NASCIMENTOS O Censo Demográfico do Instituto Brasileiro de Geografia e Estatística (Ibge), trouxe uma novidade não vista desde o primeiro levantamento realizado, em 1872: o número de negros ultrapassou o de brancos no país – 97 milhões de pessoas se autodeclararam negras, contra 91 milhões, que se disseram brancas. Para o Ipea, o principal fator para isso é a maior fecundidade entre as mulheres negras, na comparação com as brancas. “Observando a pirâmide etária, notamos que a negras são responsáveis por praticamente todos os nascimentos no país”, destacou a técnica em pesquisas do Ipea, Ana Amélia Camarano, responsável pela pesquisa.

Embora sigam a tendência de diminuição da quantidade de filhos, a taxa de fecundidade total – filhos por mulher ao final da vida reprodutiva – da população negra permanece superior à branca. Enquanto entre as negras esse número fique na média de 2,1 filhos por mulher, entre a brancas é de 1,6. Em 1999, essa média era de 2,7 entre as negras e 2,2, entre as brancas.Além da fecundidade da população negra, a maior porcentagem de negros na população brasileira se deve a uma realidade social, de conscientização para a autoafirmação dos pretos e pardos. “Houve um trabalho muito intenso, desde os anos 70, para que as pessoas se auto assumissem negras e as pessoas, com o tempo, passaram a não ter mais vergonha disso”, ressaltou Ana Amélia.

Números que machucam

Os dados da pesquisa divulgada ontem pelo Instituto de Pesquisa Econômica Aplicada (Ipea) foram sentidos na pele por duas famílias mineiras. O sofrimento com a perda não aparece nas estatísticas, mas acompanha o dia-a-dia dos parentes próximos, que ainda buscam explicações para a morte dos jovens. Um homicídio que até hoje não foi totalmente explicado e um acidente por causa de imprudência e excesso de velocidade mudaram a vida dos pais de Jeferson e Lucas.

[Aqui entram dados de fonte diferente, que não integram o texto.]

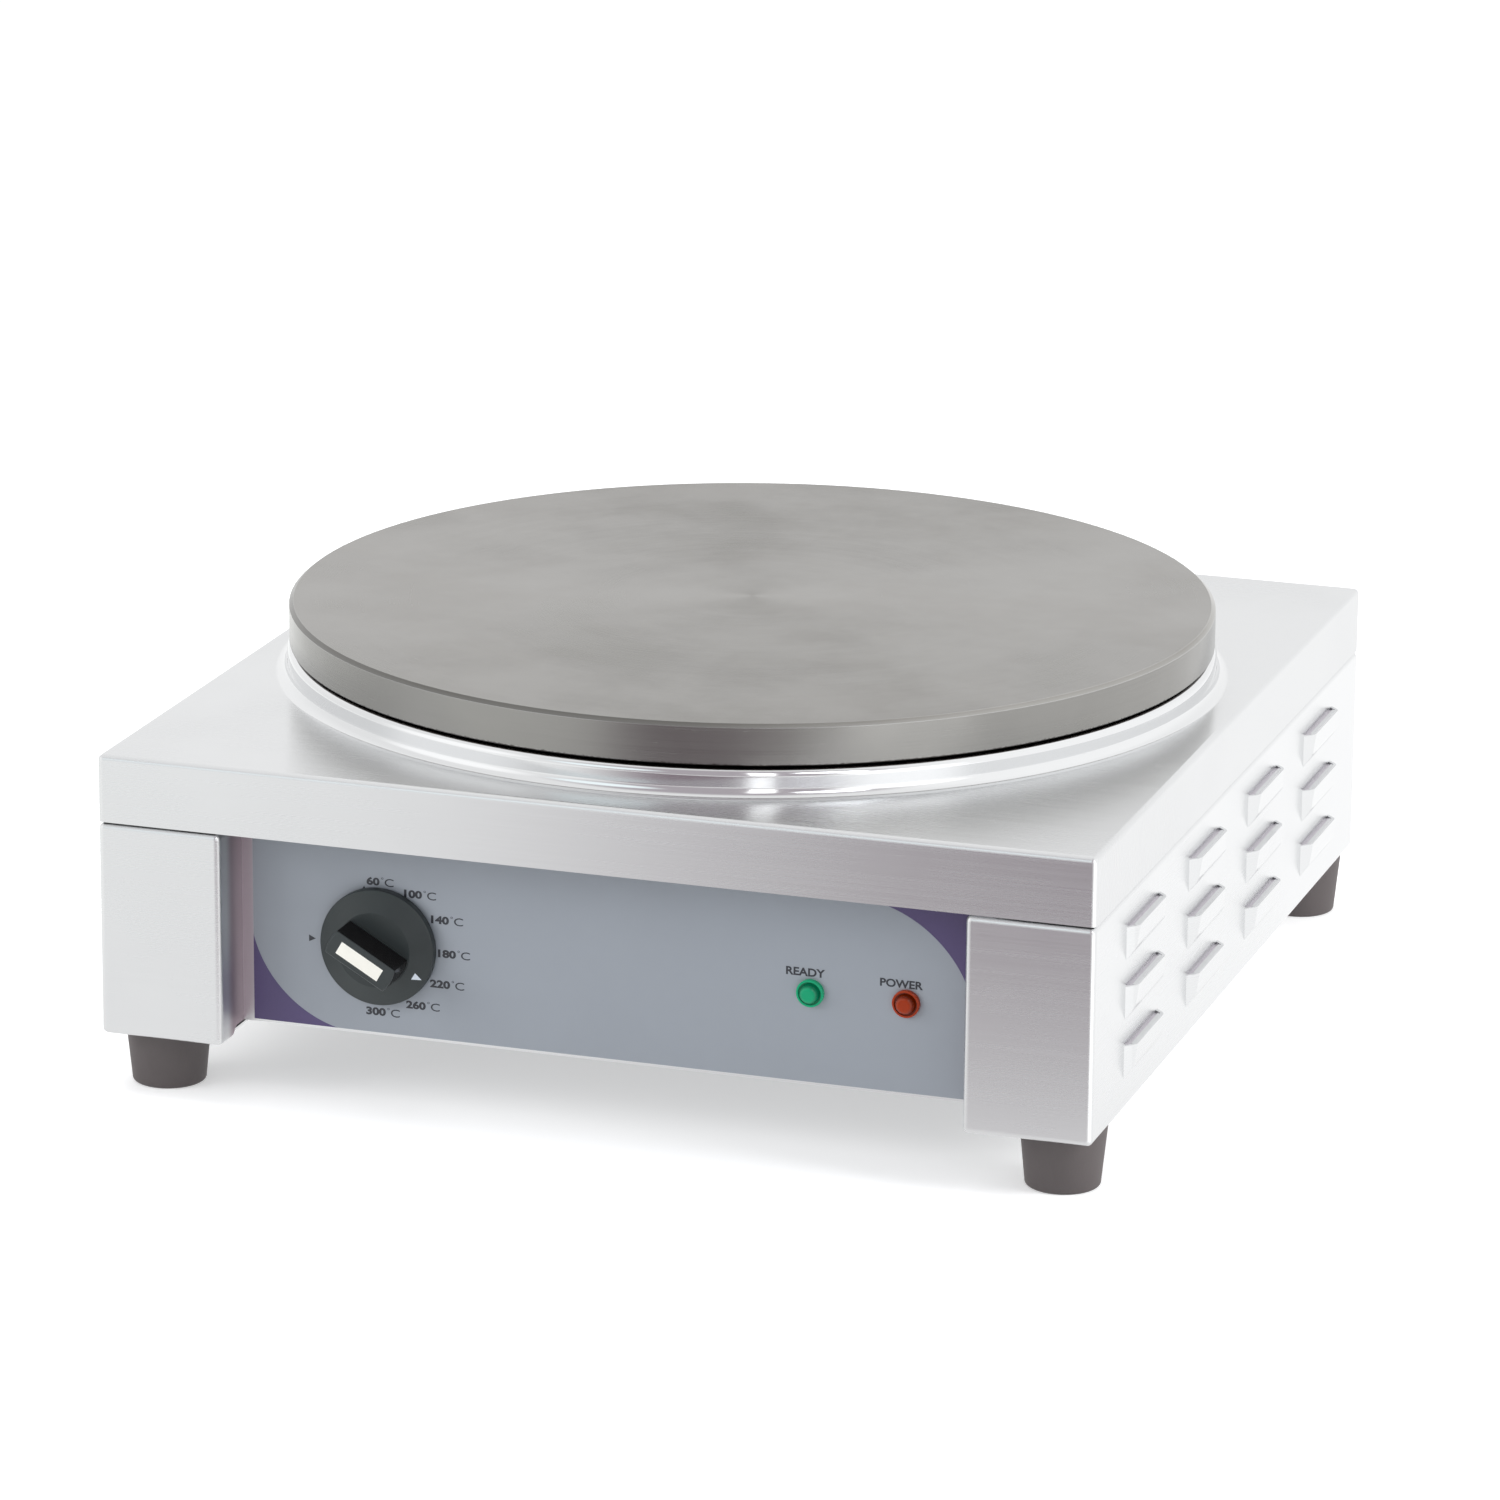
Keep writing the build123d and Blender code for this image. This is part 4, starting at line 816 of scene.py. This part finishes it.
def lip_steel():
    """Sheet turned in at a louvre's mouth: bright at its outer edge, dull with painted shade by the wall."""
    material, tree, put, where = surface("lip_steel", Metallic=1.0)
    out = calc(tree, "ABSOLUTE", split(tree, where)[0])
    # Painted shade: the strip against the wall is coloured darker.
    shaded = smooth_step(tree, out, HALF_W + 1.6 * MM, HALF_W + 1.4 * MM)
    grain = use(tree, BRUSHED, Vector=where, Stretch=LIP_GRAIN, Contrast=GRAIN_CONTRAST)
    base = mix_colour(tree, shaded, STEEL, LIP_PAINTED_SHADE)
    tree.links.new(scaled(tree, base, grain["Tone"]), put["Base Color"])
    tree.links.new(calc(tree, "ADD", grain["Roughness Shift"], LIP_ROUGHNESS), put["Roughness"])
    return material


def lip_tree():
    """A stepped lip on every point: a low strip against the wall and a higher one at the louvre's edge."""
    tree, given, put = growing_tree("louvre_lips", LIP_SIZES, Turn="NodeSocketFloat")

    def strip(width, length, out, drop):
        low = calc(tree, "MULTIPLY", calc(tree, "ADD", drop, given["Thickness"]), -1.0)
        low = calc(tree, "ADD", low, calc(tree, "MULTIPLY", given["Thickness"], 0.5))
        away = calc(tree, "ADD", out, calc(tree, "MULTIPLY", width, 0.5))
        return block(tree, {0: width, 1: length, 2: given["Thickness"]}, {0: away, 2: low})

    inner = strip(given["Inner Width"], given["Inner Length"], 0.0, given["Step"])
    outer = strip(given["Outer Width"], given["Outer Length"], given["Inner Width"], LIP_BELOW_MOUTH)
    lip = add(tree, "GeometryNodeJoinGeometry")
    tree.links.new(inner, lip.inputs[0])
    tree.links.new(outer, lip.inputs[0])
    turn = add(tree, "ShaderNodeCombineXYZ", {2: given["Turn"]}).outputs[0]
    set_on_points(tree, given, put, lip.outputs[0], turn)
    return tree


# Painted light: the pale lips fill the louvres' mouths where the open mouths would show the dark inside.
def louvre_lips():
    """Lips on each wall, on the grid of its louvres, which is centred on the body's length."""
    tree, finish = lip_tree(), lip_steel()
    middle_column = (LOUVRE_COLUMNS - 1) / 2
    for name, side, turn in (("right_louvre_lips", 1, 0.0), ("left_louvre_lips", -1, pi)):
        places = []
        for column in range(LOUVRE_COLUMNS):
            y = MID_Y + (column - middle_column) * LOUVRE_PITCH_Y
            places += [(side * HALF_W, y, LOUVRE_TOP - row * LOUVRE_PITCH_Z) for row in range(LOUVRE_ROWS)]
        mesh = grown(name, tree, places, {**LIP_SIZES, "Turn": turn, "Finish": finish})
        piece(name, mesh, finish, HOUSING)


# ---- print on the film ----------------------------------------------------------------------
PRINT_T = 0.04 * MM
CAP_H = 3.5 * MM
LETTER_T = 0.004
DIAL_STRETCH = 1.32
WORD_STRETCH = 1.13
OFF_ARROW, ARROW_HALF_W, ARROW_HALF_H = (-128.7 * MM, 69.6 * MM), 1.5 * MM, 1.45 * MM
SET_NIB, NIB_HALF_W, NIB_DOWN, NIB_UP = (-105.6 * MM, 93.8 * MM), 1.0 * MM, 0.8 * MM, 1.1 * MM
POINTER_HEADING = radians(120.0)
POINTER_TAIL_R, POINTER_TIP_R, POINTER_HALF_W = 19.6 * MM, 23.2 * MM, 1.7 * MM
LOW_ROUND, LOW_ROUND_R = (-105.3 * MM, 81.4 * MM), 51.3 * MM
HIGH_ROUND, HIGH_ROUND_R = (103.9 * MM, 57.6 * MM), 55.2 * MM
ROUND_STEPS = 40
DIAL = {60: (-98.5, 97.2), 100: (-80.9, 93.4), 140: (-69.1, 83.5), 180: (-66.1, 69.1),
        220: (-69.2, 55.7), 260: (-79.9, 45.4), 300: (-97.6, 40.8)}
LAMP_WORDS = {"READY": (86.0, 78.5), "POWER": (126.7, 77.9)}


def letters(text, height, weight, stretch):
    """A line of text as a mesh of that height in the XY plane, from its left end, and its width."""
    curve = bpy.data.curves.new("letters", "FONT")
    curve.body = text
    curve.size = 1.0
    curve.offset = weight
    curve.extrude = LETTER_T
    curve.resolution_u = 4
    item = bpy.data.objects.new("letters", curve)
    bpy.context.scene.collection.objects.link(item)
    bpy.context.view_layer.update()
    mesh = bpy.data.meshes.new_from_object(item.evaluated_get(bpy.context.evaluated_depsgraph_get()))
    bpy.data.objects.remove(item)
    low = min(v.co.y for v in mesh.vertices)
    high = max(v.co.y for v in mesh.vertices)
    left = min(v.co.x for v in mesh.vertices)
    size = height / (high - low)
    mesh.transform(Matrix.Diagonal((size * stretch, size, size, 1)) @ Matrix.Translation((-left, -low, 0)))
    return mesh, max(v.co.x for v in mesh.vertices)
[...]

Seu Petríneo Veriano da Silva, de 71 anos, ainda não se esqueceu dos detalhes na cena do crime, quando encontrou o corpo do filho e do neto estendidos na rua. Depois de dois meses da morte de Renilson Veriando da Silva, de 40, e Jefferson Coelho da Silva, de 17, familiares e vizinhos sentem diariamente a falta da dupla. “Não esqueço das pessoas mais próximas tentando acordar meu filho, sem entender o que tinha acontecido. Lembro também das marcas de tiro, duas na barriga do meu Renilson e um bem nas costas do meu neto. São detalhes que ninguém gosta de lembrar, mas não dá para esquecer facilmente não. Estragou a nossa vida de forma brutal”, lamenta seu Petríneo.

Na madrugada de 20 de fevereiro, Jeferson e seu tio, Renilson, voltavam de uma festa quando foram assassinados a tiros por policiais militares, no Aglomerado da Serra, Região Centro-Sul de Belo Horizonte. O caso ganhou repercussão depois de provado que a versão apresentada pelo policiais militares que participaram da ação – de que a dupla foi morta em uma troca de tiros – era inventada. “Vi o Jeferson crescendo e ele nunca se envolveu com qualquer tipo de confusão. O Renilson também era trabalhador e responsável, a morte deles foi uma grande decepção para todos os moradores do bairro. Até hoje, meus filhos, que eram como irmãos, sentem a falta do garoto”, diz Waltecir Barbosa Miranda, vizinho de Jeferson e Renilson.

ACIDENTE Lucas Emanuel, de 16, voltava com a família das férias e se apresentaria na semana seguinte para iniciar a preparação para um torneio internacional, nas categorias de base do América. A expectativa para a viagem internacional pelo clube e o sonho de se tornar jogador de futebol profissional acabaram no fim do ano passado, quando ele morreu em um acidente na BR-040, na altura do município de Nova Lima, sentido Belo Horizonte/Rio de Janeiro.

Lutando para superar a ausência do filho, Luiz Carlos Pereira prefere lembrar das conquistas que Lucas teve na infância e do exemplo como jovem alegre e cheio de sonhos. “Como pai, ainda é muito difícil entender porque tamanha tragédia aconteceu na nossa família. Tudo o que vivemos fica marcado, não é fácil vencer a saudade”, afirma. Luiz lamenta também o grande número de vítimas do trânsito e acredita que uma mudança é possível, mas deve partir dos próprios motoristas. “Hoje, as pessoas têm muita dificuldade para entender até onde vão seus direitos, por isso acabam desrespeitando os outros sem pensar nas consequências. A correria para chegar na hora, o egoísmo de sempre querer levar vantagem em cima do outro podem destruir a vida de famílias inteiras e isso não pode ser recuperado. Acho que ainda teremos muitas perdas com o trânsito, infelizmente”, pondera.